In questi giorni il colosso statunitense ha annunciato nuovi stanziamenti per un totale di 59 miliardi. Ma l’impianto annunciato nel nostro Paese rimane ancora al centro delle discussioni con il governo, che intanto…
Il primo ministro Benjamin Netanyahu l’ha definito il “più grande investimento mai realizzato da parte di una compagnia internazionale in Israele”. Il colosso statunitense dei semiconduttori Intel spenderà 25 miliardi di dollari per un nuovo impianto nella città meridionale di Kiryat Gat. La tabella di marcia prevede il via entro il 2027 e di esser operativo almeno fino al 2035, ha spiegato il governo israeliano. Inoltre, Intel sta lavorando per completare l’acquisizione di Tower Semicondutor, società israeliana specializzata in produzione di chip e circuiti “on demand” e presente anche in Italia negli stabilimenti del gruppo italofrancese StMicroelectronics ad Agrate Brianza, in provincia di Monza Brianza.
Le parole di Netanyahu non sono troppo diverse da quelle pronunciate in questi giorni dal cancelliere tedesco Olaf Scholz e dal primo ministro polacco Mateusz Morawiecki.

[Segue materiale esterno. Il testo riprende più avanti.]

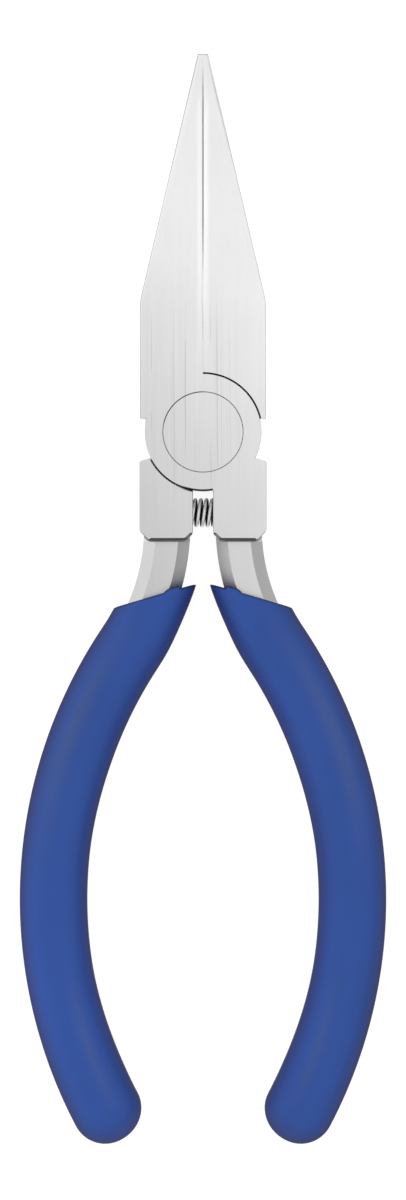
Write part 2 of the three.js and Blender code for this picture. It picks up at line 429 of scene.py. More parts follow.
def jaw_stations():
    """Places along the jaw: sparse at the root, dense where it starts to thin and to the tip."""
    stations = list(np.linspace(JAW_HEEL_Y, JAW_FLAT_END_Y - 2, 8))
    stations += list(np.linspace(JAW_FLAT_END_Y - 1.8, JAW_BEND_END_Y, 22))
    stations += list(np.linspace(JAW_BEND_END_Y + 0.5, JAW_TIP_Y - JAW_NOSE - 0.3, 50))
    nose = [math.sin(k * math.pi / 12) for k in range(6)]
    return stations + [JAW_TIP_Y - JAW_NOSE + JAW_NOSE * rise for rise in nose]


def jaw():
    """The jaw on the -X side of the seam, boxy at the root and round at the tip."""
    rings = []
    for y in jaw_stations():
        past = max(0.0, y - (JAW_TIP_Y - JAW_NOSE)) / JAW_NOSE
        shrink = JAW_NOSE * (1 - math.sqrt(max(0.0, 1 - past * past)))
        gap = seam_gap(y)
        half_u = (jaw_width(y) - gap) / 2 - shrink * 0.8
        half_v = jaw_thickness(y) / 2 - shrink
        roundness = smoothstep(y, *JAW_ROUNDS)
        bevel = smoothstep(y, *BEVEL_GROWS)
        outer_u = min(lerp(*OUTER_EDGE_ACROSS, roundness), LARGEST_OUTER_EDGE[0] * half_u)
        outer_v = min(lerp(*OUTER_EDGE_DOWN, roundness), LARGEST_OUTER_EDGE[1] * half_v)
        inner_u = min(lerp(*INNER_BEVEL_ACROSS, bevel), LARGEST_BEVEL * half_u)
        inner_v = inner_u * lerp(*INNER_BEVEL_SLOPE, bevel)
        outer, inner = (outer_u, outer_v), (inner_u, inner_v)
        corners, flats = (outer, inner, inner, outer), (0, BEVEL_FLATNESS, BEVEL_FLATNESS, 0)
        section = rounded_rect(half_u, half_v, corners, JAW_CORNER_STEPS, flats=flats)
        # the mating side swells at mid thickness to meet the other jaw
        touch = (-half_u - gap + SEAM_HALF_CONTACT, 0.0)
        section = np.insert(section, len(section) // 2, touch, axis=0)
        centre = np.array([-(gap + (jaw_width(y) - gap) / 2), y])
        heading = np.array([0.0, 1.0])
        rings.append([place(centre, heading, u, v) for u, v in section])
    return loft("jaw", rings)


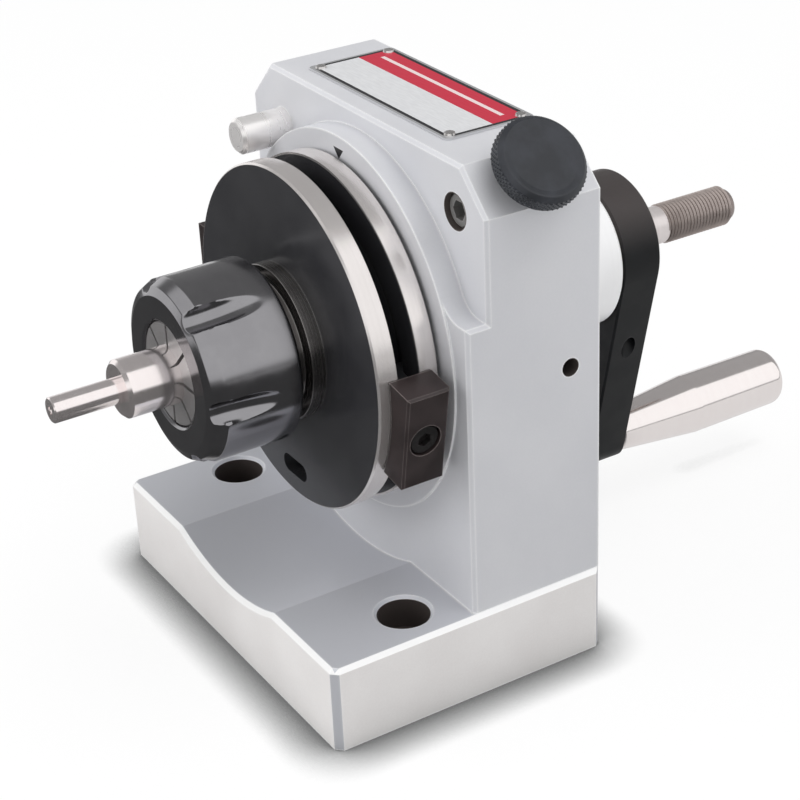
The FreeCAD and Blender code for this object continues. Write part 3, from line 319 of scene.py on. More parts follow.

Il primo ha accolto con favore l’annuncio di Intel di una spesa di oltre 30 miliardi di euro (raddoppiando l’esborso inizialmente previsto) per due mega-fabbriche di chip avanzati nella città di Magdeburgo, sulle rive dell’Elba. Il secondo ha benedetto l’arrivo di Intel in un’area vicino a Wrocław, che ospiterà un nuovo impianto all’avanguardia di assembly & test (montaggio e test) dei semiconduttori per un investimento fino a 4,6 miliardi di dollari. Assieme all’impianto di fabbricazione di wafer già esistente a Leixlip, in Irlanda, i nuovi investimenti in Europa dovrebbe contribuire a creare la prima filiera completa di produzione di semiconduttori nel continente.
Con il Chips Act da 43 miliardi approvato a inizio 2022, l’Unione europea ha fissato l’obiettivo di raddoppiare la propria capacità produttiva di semiconduttori, portandola al 20% del totale mondiale. Anche per questo sono stati esentati gli incentivi ai microprocessori dal divieto di aiuti di Stato.
Anche l’Italia è al lavoro. È in via di definizione e pubblicazione il Chips Act italiano, che rappresenterà una sorta di piano nazionale per i semiconduttori e la microelettronica definendo il quadro normativo e gli strumenti finanziari per rendere l’Italia più appetibile alle maggiori 80 multinazionali del digitale. Durante la sua recente missione negli Stati Uniti, Adolfo Urso, ministro per le Imprese e il Made in Italy, ha incontrato i vertici di Intel, che sta ancora valutando il suo investimento (quantificato in circa 4,5 miliardi) in Italia. L’azienda ha spiegato a Formiche.net che l’impianto annunciato in Polonia è sì parte della fase di back-end della produzione, ma è differente e non sostituisce quello oggetto di interlocuzioni aperte con il governo italiano. “Le interlocuzioni sono aperte per un possibile ampliamento della presenza dell’azienda in Italia e apprezziamo l’impegno del governo italiano per lo sviluppo di un ecosistema competitivo nel settore della microelettronica”, ha sottolineato un portavoce.
Prima di partire per Washington, Urso aveva parlato al Sole 24 Ore dell’impianto Intel, spiegando che il governo ha fatto i compiti a casa e ora aspetta la decisione dell’azienda. Nel frattempo, sta presentando le linee guida del piano alle più importanti aziende e potenziali investitori, con “riscontri molto positivi”. Una task force voluta dal ministro stesso – capitanata dal consigliere diplomatico aggiunto, il ministro plenipotenziario Vincenzo Del Monaco – è stata a Taipei, Seul, Tokyo e a Washington, anche in vista del Chips Act italiano.
Intel, ha spiegato Urso in queste ore citato dal Corriere del Veneto, “mi ha comunicato che tiene molto a una presenza nel nostro Paese e che lo stabilimento polacco, per tipologia e tecnologia utilizzata, è del tutto diverso da quello programmato in Italia, che comporterebbe l’uso di una nuova tecnologia diversa anche da quella utilizzata in altri Paesi europei”.